Example sequence: H1, H2, L1, H3, H4, L2, H5

  • H1 and H2 sent concurrently
  • Wait for H1 and H2 to complete, then send L1 (alone)
  • Wait for L1 to complete, then send H3 and H4 concurrently
  • Wait for H3 and H4 to complete, then send L2 (alone)
  • Wait for L2 to complete, then send H5

This ensures live events act as ordering checkpoints while allowing historical backfill to run quickly.

Authentication

If exposing tab to the internet, you should set TAB_ADMIN_PASSWORD to require authentication for all API requests.

tab uses HTTP Basic authentication with the username admin. Basic auth works by concatenating the username and password with a colon (admin:yourpassword), then base64-encoding the result. This is sent in the Authorization header as Basic <encoded-value>.

Example with curl:

curl -u admin:yourpassword http://localhost:2480/repos/add \
  -H "Content-Type: application/json" \
  -d '{"dids": ["did:plc:..."]}'

When using webhook mode, tab sends the same Basic auth credentials to your webhook endpoint.

Operations

tab logs to stdout in JSON format. The firehose consumer automatically reconnects with exponential backoff on relay failures. Cursor position is saved periodically (default 1 second) and restored on restart.

SQLite is tuned for high write throughput: WAL mode, 10-second busy timeout, synchronous=NORMAL, 64MB cache, batched deletes. The outbox buffers up to 1M pending events in memory.

Resync is automatic: if a commit does not validate according to Sync v1.1 semantics, the repo is marked desyncrhonized until it can be refetched from the authoritative PDS. Live events during resync are buffered and replayed after completion. Failures trigger exponential backoff (1 minute → 1 hour max).

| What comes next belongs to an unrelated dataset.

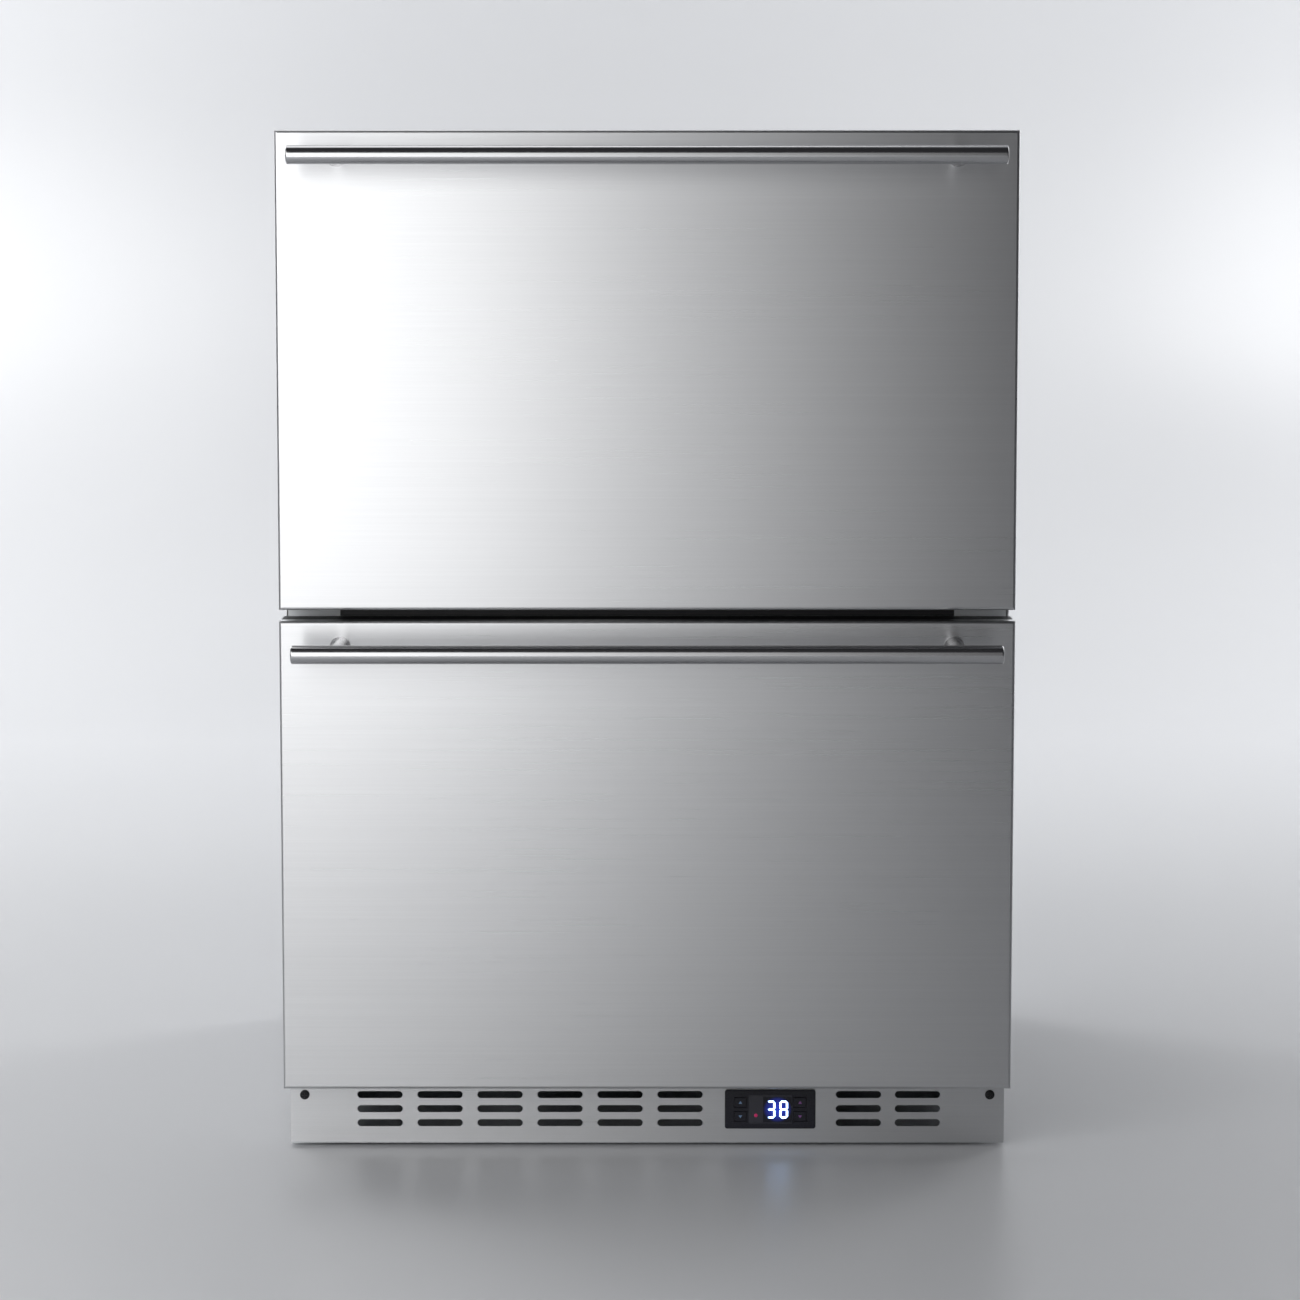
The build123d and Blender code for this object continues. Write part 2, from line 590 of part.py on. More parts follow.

Identity resolution uses a cached directory (24-hour TTL). DNS lookups are skipped for *.bsky.social handles. The cache warms up at startup and may cause a burst of PLC directory requests.

Distribution & Deployment

tab is distributed as a single Go binary and is easy to build and run.

Build from source:

go build -o tab ./cmd/tab
./tab run

The Dockerfile is included in the repo at cmd/tab/Dockerfile if you need to build your own image.